What the Council of Churches and other Belizeans should know as well, is that in taking its stance the Bar Executive acted contrary to the position of several of its members, including two of the most distinguished of the country's Senior Counsel. The Bar position, unfortunately mirrored now by the Council, is also wrong in the extreme. Further, it is rejected by the jurisprudence of every common-law Constitutional Democracy, with the sole exception of India.

In the end, then, the proposed changes to Sections 2 and 9 of the Constitution, which the Council opposes, only spell out (for the avoidance of doubt) what is currently the case under our Constitution and throughout the Commonwealth of Nations and in the United States of America: no court should be able to overturn an amendment to the Constitution so long as that amendment is properly passed. Of course, it is the Constitution itself that provides, in Section 69, for its own amendment and how any such amendment is to be done. When the Belize Independence Constitution was originally enacted as our supreme law, no one would have dreamed of suggesting that the courts, themselves enshrined by the Constitution and subordinate to it, could have struck down any portion of that Constitution. Indeed no one says even now that the original Constitution, in part or in whole, is subject to judicial review. But an amendment to the Constitution that is passed in accordance with the current Section 69 of the Constitution, itself becomes part of the Constitution. It is therefore a matter of the most elementary logic that if no part of the original Constitution can be upset by a court on the merits, the position must be the same for a properly passed amendment that then stands on exactly the same footing as the rest of the originally enacted Constitution.

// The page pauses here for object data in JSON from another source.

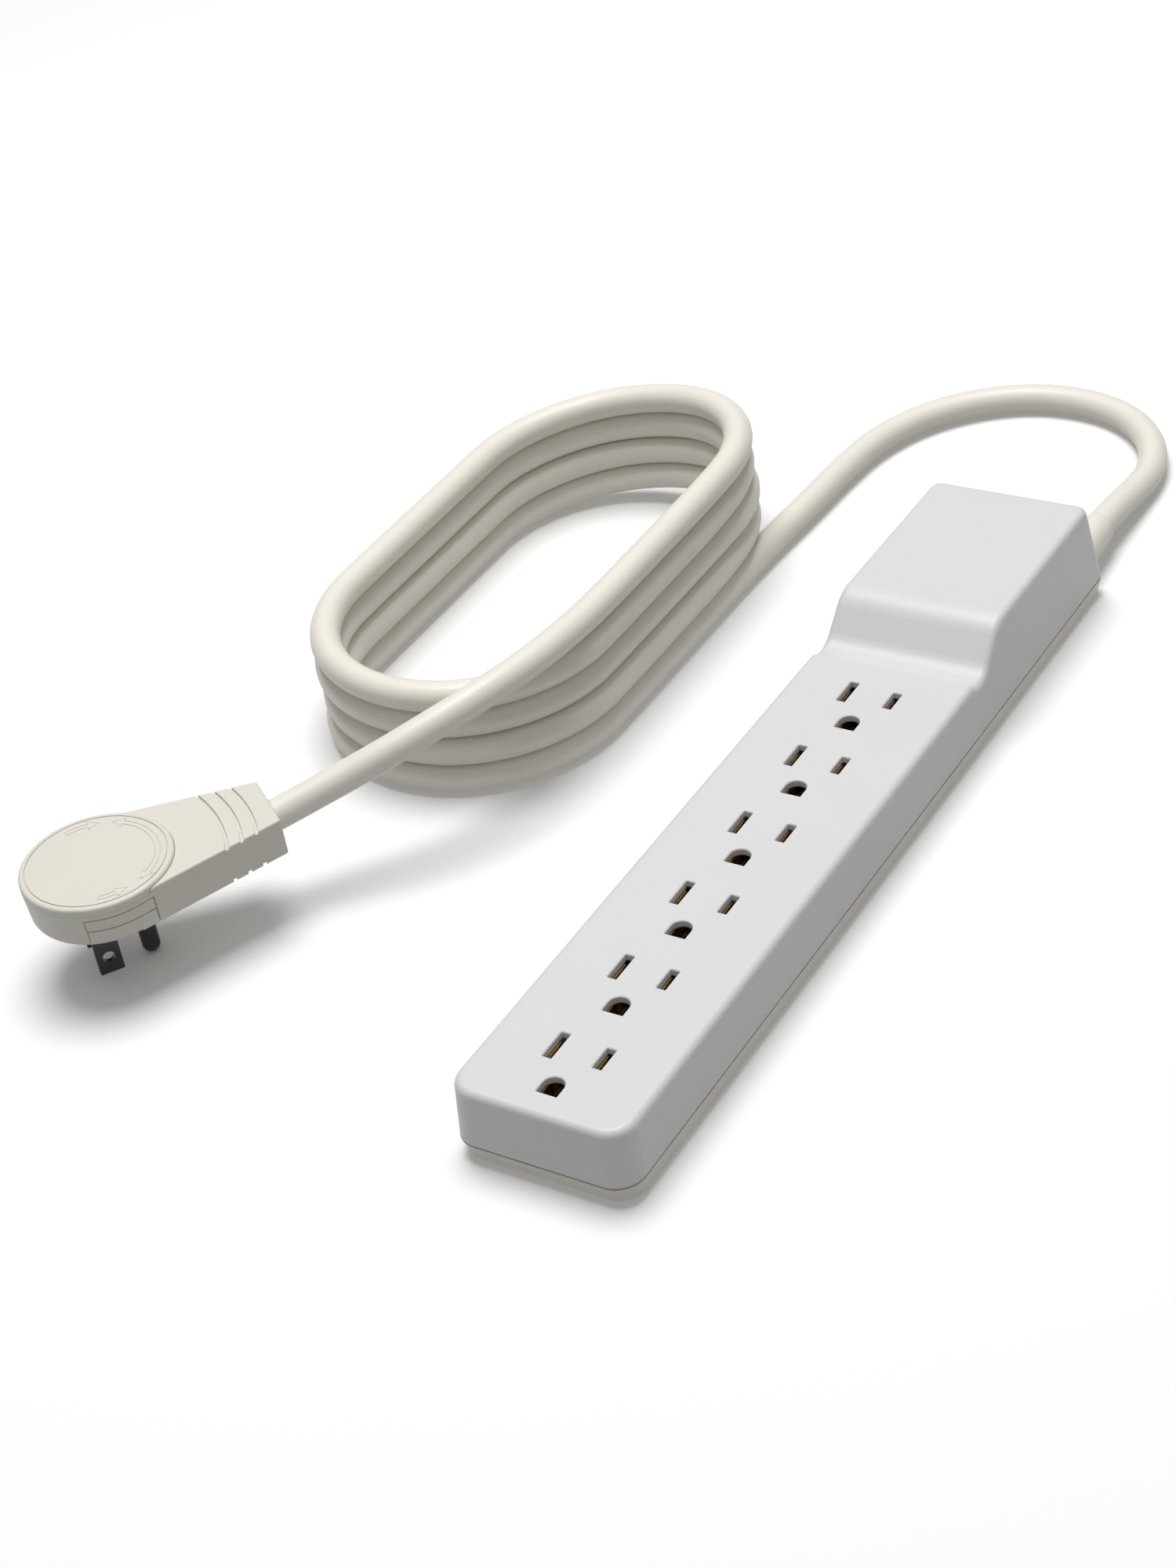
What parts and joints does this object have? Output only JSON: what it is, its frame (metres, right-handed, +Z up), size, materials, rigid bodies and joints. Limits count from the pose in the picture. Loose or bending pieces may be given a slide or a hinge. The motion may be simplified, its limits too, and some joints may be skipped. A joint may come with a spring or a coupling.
{
  "type": "power strip",
  "caption": "Long low power strip with a raised head, a row of grounded outlets, a stacked coil of round cord and a flat plug whose contact disc turns.",
  "frame": {"origin": "bottom centre of the strip itself, without the cord, coil and plug", "axes": "+Y along the strip towards the end the cord leaves, +X across it to the right of that, +Z up"},
  "size_m": [0.187, 0.3521, 0.0431],
  "materials": {
    "cover_plastic": "satin",
    "base_plastic": "satin",
    "screw_steel": "plain",
    "carrier_plastic": "matte",
    "contact_brass": "plain",
    "breaker_plastic": "matte",
    "hot_insulation": "semi-gloss",
    "neutral_insulation": "semi-gloss",
    "ground_insulation": "semi-gloss",
    "cord_pvc": "satin",
    "plug_plastic": "satin",
    "rotor_plastic": "satin",
    "dark_metal": "satin"
  },
  "bodies": {
    "strip": {"top_cover": "cover_plastic", "base_plate": "base_plastic", "case_screws": "screw_steel", "contact_carrier": "carrier_plastic", "hot_bus_bar": "contact_brass", "neutral_bus_bar": "contact_brass", "ground_bus_bar": "contact_brass", "breaker_body": "breaker_plastic", "breaker_terminals": "contact_brass", "hot_wire": "hot_insulation", "breaker_wire": "hot_insulation", "neutral_wire": "neutral_insulation", "ground_wire": "ground_insulation", "strain_relief": "cord_pvc", "cord_lead": "cord_pvc", "cord_coil": "cord_pvc", "cord_tail": "cord_pvc", "plug_housing": "plug_plastic", "plug_cap": "plug_plastic", "line_brush": "contact_brass", "neutral_brush": "contact_brass", "ground_brush": "contact_brass", "plug_wires": "hot_insulation"},
    "plug_disc": {"plug_rotor": "rotor_plastic", "rotor_clip": "screw_steel", "line_blade": "dark_metal", "neutral_blade": "dark_metal", "ground_pin": "dark_metal", "line_slip_ring": "contact_brass", "neutral_slip_ring": "contact_brass", "ground_slip_ring": "contact_brass"},
    "breaker_button": {"reset_button": "breaker_plastic"}
  },
  "joints": [
    {"name": "plug_disc_turn", "type": "hinge", "parent": "strip", "child": "plug_disc", "pos_m": [-0.1431, -0.1023, 0.0217], "axis": [0, 0, 1], "continuous": true},
    {"name": "reset_button_push", "type": "slide", "parent": "strip", "child": "breaker_button", "axis": [0, 1, 0], "range_m": [0, 0.0026]}
  ]
}
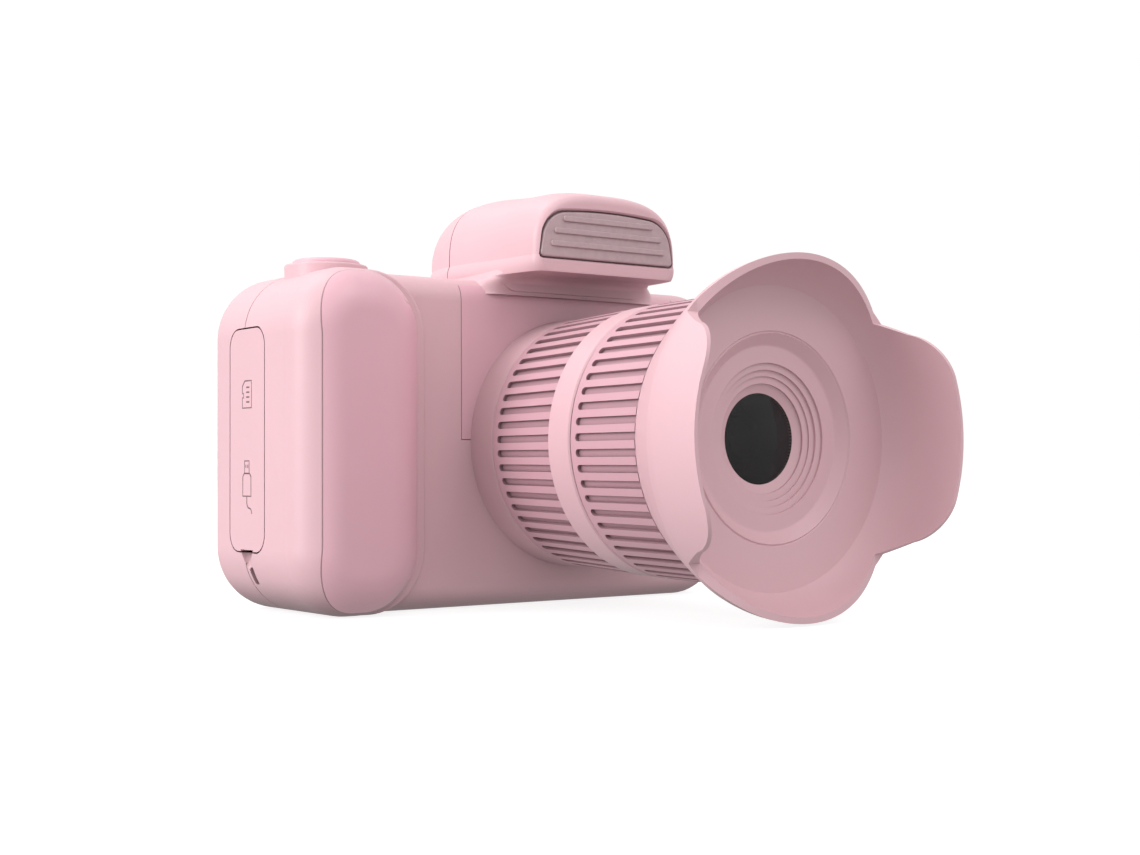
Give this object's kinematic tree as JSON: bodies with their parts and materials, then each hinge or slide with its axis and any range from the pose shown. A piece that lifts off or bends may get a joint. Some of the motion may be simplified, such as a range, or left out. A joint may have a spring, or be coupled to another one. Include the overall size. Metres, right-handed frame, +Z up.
{
  "type": "toy camera",
  "caption": "Child's pink digital camera shaped like a small SLR: side grip, ribbed lens barrel with a petal-shaped hood, overhanging flash head, side port door and rear screen.",
  "frame": {"origin": "mouth of the tripod socket in the base, under the lens axis", "axes": "+Z up, -Y forward along the lens axis, grip on the -X side"},
  "size_m": [0.1058, 0.108, 0.0818],
  "materials": {
    "pale_pink_shell": "fine satin ABS, pale pink",
    "rose_pink_trim": "fine satin ABS, deeper pink",
    "ring_pink": "satin ABS, deeper pink, ribbed",
    "window_grey": "frosted warm grey diffuser",
    "black_glass": "polished, near black",
    "black_plastic": "moulded black",
    "clear_lens": "coated lens element",
    "screen_window": "clear window with black border",
    "display_frame": "stamped frame",
    "circuit_board": "green solder mask",
    "steel": "plain stamped or turned steel",
    "brass": "machined insert",
    "cell_wrap": "silver foil pouch",
    "foam": "closed-cell foam"
  },
  "bodies": {
    "camera": {"front_shell": "pale_pink_shell", "rear_shell": "pale_pink_shell", "flash_housing": "pale_pink_shell", "lens_mount": "pale_pink_shell", "barrel_band": "pale_pink_shell", "tulip_hood": "pale_pink_shell", "front_bezel": "pale_pink_shell", "shutter_ring": "pale_pink_shell", "grip_cover": "rose_pink_trim", "centre_panel": "rose_pink_trim", "rear_grip_ring": "ring_pink", "flash_window": "window_grey", "front_glass": "black_glass", "rear_lens_window": "black_glass", "display_window": "screen_window", "display_module": "display_frame", "barrel_core": "black_plastic", "module_holder": "black_plastic", "camera_module": "black_plastic", "rear_camera_module": "black_plastic", "port_frame": "black_plastic", "memory_card": "black_plastic", "microphone": "steel", "speaker": "black_plastic", "objective_lens": "clear_lens", "sensor_board": "circuit_board", "main_board": "circuit_board", "key_board": "circuit_board", "flash_board": "circuit_board", "shutter_board": "circuit_board", "usb_socket": "steel", "card_socket": "steel", "casing_screws": "steel", "board_screws": "steel", "lanyard_bar": "steel", "tripod_bush": "brass", "battery": "cell_wrap", "battery_pad": "foam"},
    "shutter": {"shutter_button": "rose_pink_trim"},
    "door": {"port_cover": "pale_pink_shell"},
    "focus": {"focus_ring": "ring_pink"},
    "pad": {"pad_ring": "rose_pink_trim"},
    "ok": {"ok_button": "rose_pink_trim"},
    "power": {"power_button": "rose_pink_trim"},
    "mode": {"mode_button": "rose_pink_trim"}
  },
  "joints": [
    {"name": "shutter_press", "type": "slide", "parent": "camera", "child": "shutter", "axis": [0, 0, -1], "range_m": [0, 0.001], "stiffness_N_per_m": 900},
    {"name": "door_hinge", "type": "hinge", "parent": "camera", "child": "door", "pos_m": [-0.0644, -0.00195, 0.0527], "axis": [0, 1, 0], "range_deg": [0, 115]},
    {"name": "focus_turn", "type": "hinge", "parent": "camera", "child": "focus", "pos_m": [0, -0.0588, 0.03175], "axis": [0, -1, 0], "range_deg": [-60, 60]},
    {"name": "pad_press", "type": "slide", "parent": "camera", "child": "pad", "axis": [0, -1, 0], "range_m": [0, 0.0006], "stiffness_N_per_m": 1200},
    {"name": "ok_press", "type": "slide", "parent": "camera", "child": "ok", "axis": [0, -1, 0], "range_m": [0, 0.0006], "stiffness_N_per_m": 1200},
    {"name": "power_press", "type": "slide", "parent": "camera", "child": "power", "axis": [0, -1, 0], "range_m": [0, 0.0006], "stiffness_N_per_m": 1200},
    {"name": "mode_press", "type": "slide", "parent": "camera", "child": "mode", "axis": [0, -1, 0], "range_m": [0, 0.0006], "stiffness_N_per_m": 1200}
  ]
}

Of course, there are members of the Bar that are highly politically motivated. And they have not scrupled to distort the facts and misrepresent the precedents in Belize and similar jurisdictions. As one example, it is not possible, except on the basis of complete dishonesty, to mangle the Privy Council decision in the Belize case of Vellos: Belize's then highest court was clear that no ordinary law, or court, could impose a referendum (or any other) requirement so as to fetter the Section 69 power of the Legislature to amend the Constitution.
Again, the cases from Uganda, Mauritius and Bangladesh cited by one member of the Bar, say only that clauses, including the most deeply entrenched clauses, in a
Constitution must all be amended by their correct procedure. Thus, an amendment that expressly amends one clause by its required procedure, cannot by implication amend another clause that requires a different procedure. In such an instance the first amendment would be right and the second one wrong.
Also, it is just plain fraud for the Bar to suggest that the Indian case of Kesavananda, which says that the Indian Constitution can never be altered in ways that go against the so-called basic structure of the Constitution, has been accepted anywhere else in the world of common-law Constitutions. Rather, the position is as has been declared by Lord Nicholls of Birkenhead in the Privy Council case of Charles Matthew v The State:
"If the requisite legislative support for a change in the Constitution is forthcoming, a deliberate departure from fundamental rights may be made, profoundly regrettable although this may be. That is the prerogative of the legislature."

The matter, then, is beyond doubt. The three/fourths majority elected by the people of Belize have the power given by the Constitution to make any change to that Constitution, so long as it is done in accordance with the Section 69 provisions of the Constitution. And those provisions do not, unlike the provisions in the Irish Constitution or the St Vincent Constitution, require a referendum. If our Constitution is thereby to be seen by the Council of Churches as opening the door to abuse, there is one answer to that. The true safeguard against such abuse lies in our culture, traditions and the vigilance of the very people that have entrusted the current administration with the majority needed to amend the Constitution. But it is not for the courts to probe or change any duly enacted provision of the Constitution. That is for the people via their elected representatives. And that is why, notwithstanding the arguments of the Bar and the Council, courts cannot inquire into Constitutional amendments that the Parliament properly makes, and which then become part of the organically supreme Constitution. There is one last thing I wish to say. The whole point of putting control of the utilities into the Constitution is to make that control unassailable. But Lord Ashcroft, for one, is already seeking in the Caribbean Court of Justice to prevent the very passage of the amendment to Constitutionalize control. To allow him, even after passage, the ability to have a court strike down the amendment, would be truly to frustrate the sovereign will of the Belizean people. And the Council of Churches does seem to agree that it is the sovereign will of the people for the Constitution to be amended in order to safeguard our utilities. Logically, therefore, the Council, and all Belizeans, should be glad that we are trying to make absolutely sure that no one, not even a court, would be able to overturn a Constitutional amendment representing perhaps the most important policy and legislative decision since Independence. But impregnability, I say again, can only be guaranteed by the proposed additions to Sections 2 and 69 of the Constitution. And impregnability, ultimately, is what the 9th Amendment Bill is all about.
I close by making clear that Government is still disposed, even though it would be after the fact of the public position that the Council has already taken, to discuss this matter with the Council.